Exercise
Reproduce exactly the lines from the one containing "foot[:, 2] = SOIL_TOP + GAP" through the one containing "# grows the", both included, and nothing else.
======
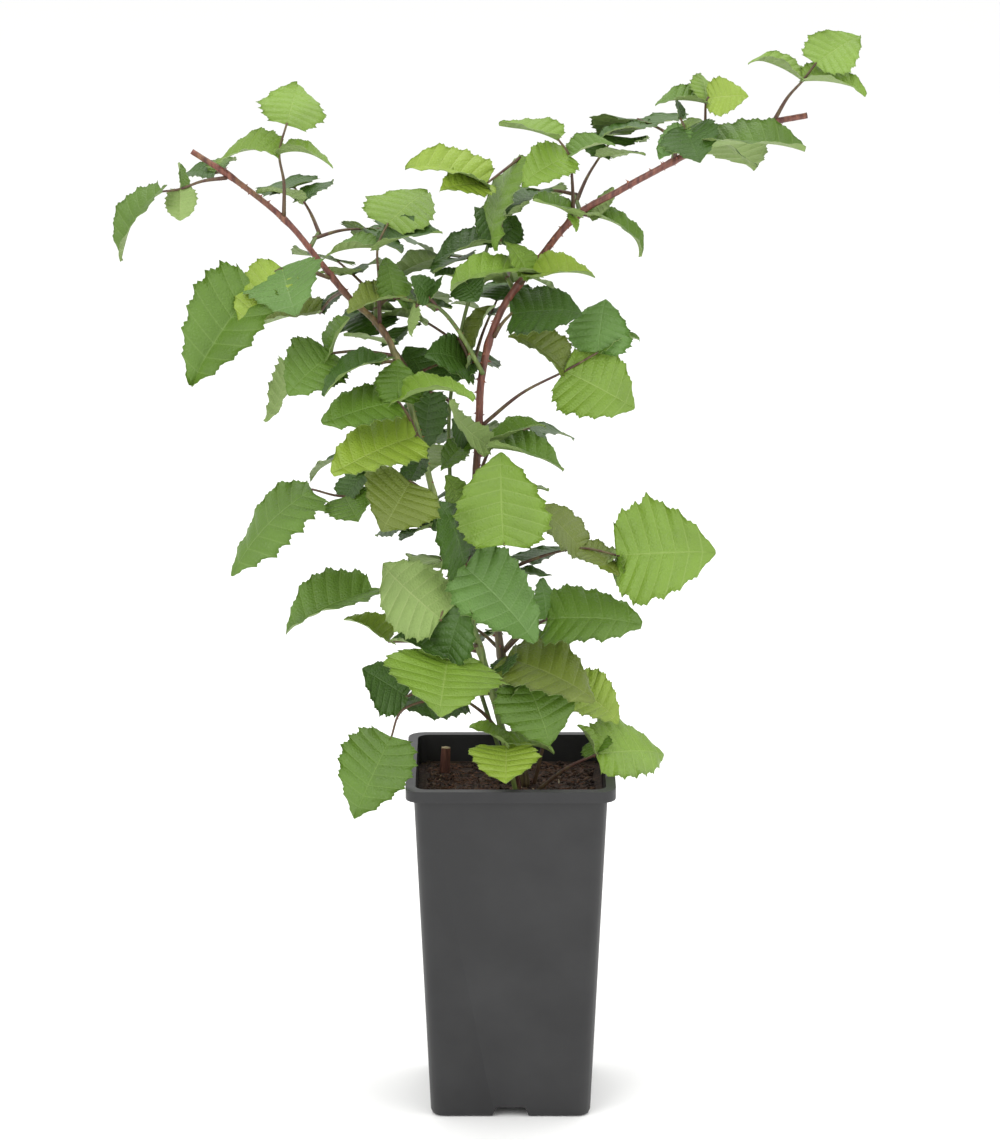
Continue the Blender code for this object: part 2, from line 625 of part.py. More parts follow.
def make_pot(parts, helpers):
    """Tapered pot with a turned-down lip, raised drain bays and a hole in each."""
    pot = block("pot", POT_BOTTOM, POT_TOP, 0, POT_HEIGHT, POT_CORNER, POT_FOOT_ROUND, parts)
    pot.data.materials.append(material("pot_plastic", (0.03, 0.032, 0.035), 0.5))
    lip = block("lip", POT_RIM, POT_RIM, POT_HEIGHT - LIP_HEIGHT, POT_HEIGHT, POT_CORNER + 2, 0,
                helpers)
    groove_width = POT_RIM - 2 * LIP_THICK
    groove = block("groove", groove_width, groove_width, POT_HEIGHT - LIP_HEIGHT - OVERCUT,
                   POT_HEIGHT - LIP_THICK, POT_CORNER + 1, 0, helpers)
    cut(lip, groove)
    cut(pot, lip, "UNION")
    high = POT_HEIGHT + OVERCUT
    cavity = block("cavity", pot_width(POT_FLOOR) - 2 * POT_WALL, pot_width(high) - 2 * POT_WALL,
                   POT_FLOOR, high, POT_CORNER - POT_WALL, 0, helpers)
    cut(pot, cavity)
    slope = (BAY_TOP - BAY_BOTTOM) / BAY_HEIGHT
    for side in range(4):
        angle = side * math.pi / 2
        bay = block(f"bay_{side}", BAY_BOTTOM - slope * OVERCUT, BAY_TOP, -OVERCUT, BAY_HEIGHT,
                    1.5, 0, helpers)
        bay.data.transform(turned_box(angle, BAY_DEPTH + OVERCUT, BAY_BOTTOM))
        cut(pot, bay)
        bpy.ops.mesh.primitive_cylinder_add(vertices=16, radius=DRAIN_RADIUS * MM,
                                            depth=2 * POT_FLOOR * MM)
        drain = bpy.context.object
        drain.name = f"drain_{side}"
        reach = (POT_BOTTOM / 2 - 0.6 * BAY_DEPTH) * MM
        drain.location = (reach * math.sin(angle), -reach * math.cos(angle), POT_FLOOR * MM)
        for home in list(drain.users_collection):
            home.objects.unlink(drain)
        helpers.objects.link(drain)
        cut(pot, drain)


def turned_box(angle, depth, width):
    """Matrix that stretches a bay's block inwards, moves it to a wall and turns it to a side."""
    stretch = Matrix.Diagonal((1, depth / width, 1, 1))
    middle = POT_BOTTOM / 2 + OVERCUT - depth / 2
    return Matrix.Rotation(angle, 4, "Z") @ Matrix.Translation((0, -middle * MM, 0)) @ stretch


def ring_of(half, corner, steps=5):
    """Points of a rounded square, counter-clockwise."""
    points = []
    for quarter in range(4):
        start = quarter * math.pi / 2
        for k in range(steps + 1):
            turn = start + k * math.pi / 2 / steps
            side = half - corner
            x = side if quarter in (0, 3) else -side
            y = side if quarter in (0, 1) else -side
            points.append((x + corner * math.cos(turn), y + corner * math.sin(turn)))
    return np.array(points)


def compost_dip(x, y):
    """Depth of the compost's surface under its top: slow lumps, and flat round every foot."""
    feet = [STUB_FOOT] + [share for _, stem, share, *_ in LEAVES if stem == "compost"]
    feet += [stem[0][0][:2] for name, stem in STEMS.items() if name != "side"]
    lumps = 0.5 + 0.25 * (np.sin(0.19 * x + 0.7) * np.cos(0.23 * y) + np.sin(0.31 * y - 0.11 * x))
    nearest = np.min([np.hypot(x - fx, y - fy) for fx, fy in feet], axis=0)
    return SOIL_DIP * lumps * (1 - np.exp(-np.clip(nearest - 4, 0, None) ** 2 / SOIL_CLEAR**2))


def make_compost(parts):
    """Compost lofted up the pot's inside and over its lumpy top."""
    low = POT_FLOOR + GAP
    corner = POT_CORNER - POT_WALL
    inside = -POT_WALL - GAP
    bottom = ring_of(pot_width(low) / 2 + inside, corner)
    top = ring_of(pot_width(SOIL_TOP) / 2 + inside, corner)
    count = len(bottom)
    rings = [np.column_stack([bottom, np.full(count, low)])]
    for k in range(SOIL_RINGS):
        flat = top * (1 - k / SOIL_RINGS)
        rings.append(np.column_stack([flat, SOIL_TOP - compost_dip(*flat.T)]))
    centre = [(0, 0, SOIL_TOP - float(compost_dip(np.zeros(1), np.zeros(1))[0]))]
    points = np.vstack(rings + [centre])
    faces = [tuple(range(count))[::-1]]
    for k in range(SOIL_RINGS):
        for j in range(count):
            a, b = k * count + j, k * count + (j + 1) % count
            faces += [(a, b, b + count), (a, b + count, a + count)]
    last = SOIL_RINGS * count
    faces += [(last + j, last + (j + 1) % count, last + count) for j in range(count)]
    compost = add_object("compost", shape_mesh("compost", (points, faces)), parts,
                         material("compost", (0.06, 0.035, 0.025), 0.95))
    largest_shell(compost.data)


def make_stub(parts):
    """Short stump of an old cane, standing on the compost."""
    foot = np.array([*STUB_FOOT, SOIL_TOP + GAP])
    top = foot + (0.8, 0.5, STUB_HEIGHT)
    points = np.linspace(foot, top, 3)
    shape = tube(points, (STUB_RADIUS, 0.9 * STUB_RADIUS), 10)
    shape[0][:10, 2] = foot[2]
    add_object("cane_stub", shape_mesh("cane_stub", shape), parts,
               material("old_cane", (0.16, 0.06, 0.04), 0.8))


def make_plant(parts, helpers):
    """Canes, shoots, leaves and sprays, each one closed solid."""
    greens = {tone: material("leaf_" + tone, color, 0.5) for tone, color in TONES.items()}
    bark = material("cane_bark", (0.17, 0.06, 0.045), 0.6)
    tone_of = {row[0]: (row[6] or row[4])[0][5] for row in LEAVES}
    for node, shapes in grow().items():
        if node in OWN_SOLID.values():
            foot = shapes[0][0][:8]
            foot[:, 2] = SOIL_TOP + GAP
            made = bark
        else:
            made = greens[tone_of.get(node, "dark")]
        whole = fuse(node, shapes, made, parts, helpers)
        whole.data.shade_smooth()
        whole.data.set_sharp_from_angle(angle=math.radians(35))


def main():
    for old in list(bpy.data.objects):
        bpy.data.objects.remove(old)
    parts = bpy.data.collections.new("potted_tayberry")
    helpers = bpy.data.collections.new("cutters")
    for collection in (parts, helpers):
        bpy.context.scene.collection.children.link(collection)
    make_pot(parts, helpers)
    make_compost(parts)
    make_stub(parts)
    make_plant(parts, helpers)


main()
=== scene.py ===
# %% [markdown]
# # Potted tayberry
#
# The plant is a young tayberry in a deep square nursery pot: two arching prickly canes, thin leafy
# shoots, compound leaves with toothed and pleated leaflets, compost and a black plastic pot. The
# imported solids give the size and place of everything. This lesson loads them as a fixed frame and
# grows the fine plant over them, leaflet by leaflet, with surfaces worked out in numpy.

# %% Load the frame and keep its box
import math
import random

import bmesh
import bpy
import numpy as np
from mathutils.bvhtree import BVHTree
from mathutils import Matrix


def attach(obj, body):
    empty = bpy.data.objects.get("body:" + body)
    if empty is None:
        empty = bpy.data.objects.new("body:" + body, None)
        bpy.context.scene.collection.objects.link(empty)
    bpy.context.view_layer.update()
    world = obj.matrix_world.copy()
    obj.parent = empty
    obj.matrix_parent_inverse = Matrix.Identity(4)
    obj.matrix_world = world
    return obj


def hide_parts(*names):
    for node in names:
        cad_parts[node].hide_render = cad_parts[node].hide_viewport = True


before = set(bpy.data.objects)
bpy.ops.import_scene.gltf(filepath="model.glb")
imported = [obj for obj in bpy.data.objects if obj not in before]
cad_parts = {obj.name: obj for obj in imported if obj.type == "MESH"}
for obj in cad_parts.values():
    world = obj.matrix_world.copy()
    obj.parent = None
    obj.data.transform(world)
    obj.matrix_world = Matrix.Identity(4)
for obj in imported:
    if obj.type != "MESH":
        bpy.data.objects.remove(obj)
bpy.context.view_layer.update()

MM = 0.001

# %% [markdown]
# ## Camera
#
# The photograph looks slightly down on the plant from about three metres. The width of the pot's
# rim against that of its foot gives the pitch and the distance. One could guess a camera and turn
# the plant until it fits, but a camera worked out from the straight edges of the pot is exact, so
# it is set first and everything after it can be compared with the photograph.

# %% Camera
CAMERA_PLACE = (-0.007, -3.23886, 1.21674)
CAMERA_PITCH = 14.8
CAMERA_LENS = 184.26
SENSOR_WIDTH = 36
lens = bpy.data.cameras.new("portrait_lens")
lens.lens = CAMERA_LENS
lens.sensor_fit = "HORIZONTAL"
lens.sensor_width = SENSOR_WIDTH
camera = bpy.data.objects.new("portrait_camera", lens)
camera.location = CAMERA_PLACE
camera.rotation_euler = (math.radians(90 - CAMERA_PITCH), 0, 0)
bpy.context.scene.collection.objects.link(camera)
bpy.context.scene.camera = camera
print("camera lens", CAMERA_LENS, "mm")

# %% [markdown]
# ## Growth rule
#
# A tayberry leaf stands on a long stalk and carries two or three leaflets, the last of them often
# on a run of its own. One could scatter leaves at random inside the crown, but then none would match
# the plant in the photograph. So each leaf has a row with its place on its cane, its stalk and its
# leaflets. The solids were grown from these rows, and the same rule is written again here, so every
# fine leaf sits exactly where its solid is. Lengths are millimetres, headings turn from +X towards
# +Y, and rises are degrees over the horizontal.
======
Result for this task
            foot[:, 2] = SOIL_TOP + GAP
            made = bark
        else:
            made = greens[tone_of.get(node, "dark")]
        whole = fuse(node, shapes, made, parts, helpers)
        whole.data.shade_smooth()
        whole.data.set_sharp_from_angle(angle=math.radians(35))


def main():
    for old in list(bpy.data.objects):
        bpy.data.objects.remove(old)
    parts = bpy.data.collections.new("potted_tayberry")
    helpers = bpy.data.collections.new("cutters")
    for collection in (parts, helpers):
        bpy.context.scene.collection.children.link(collection)
    make_pot(parts, helpers)
    make_compost(parts)
    make_stub(parts)
    make_plant(parts, helpers)


main()
=== scene.py ===
# %% [markdown]
# # Potted tayberry
#
# The plant is a young tayberry in a deep square nursery pot: two arching prickly canes, thin leafy
# shoots, compound leaves with toothed and pleated leaflets, compost and a black plastic pot. The
# imported solids give the size and place of everything. This lesson loads them as a fixed frame and
# grows the fine plant over them, leaflet by leaflet, with surfaces worked out in numpy.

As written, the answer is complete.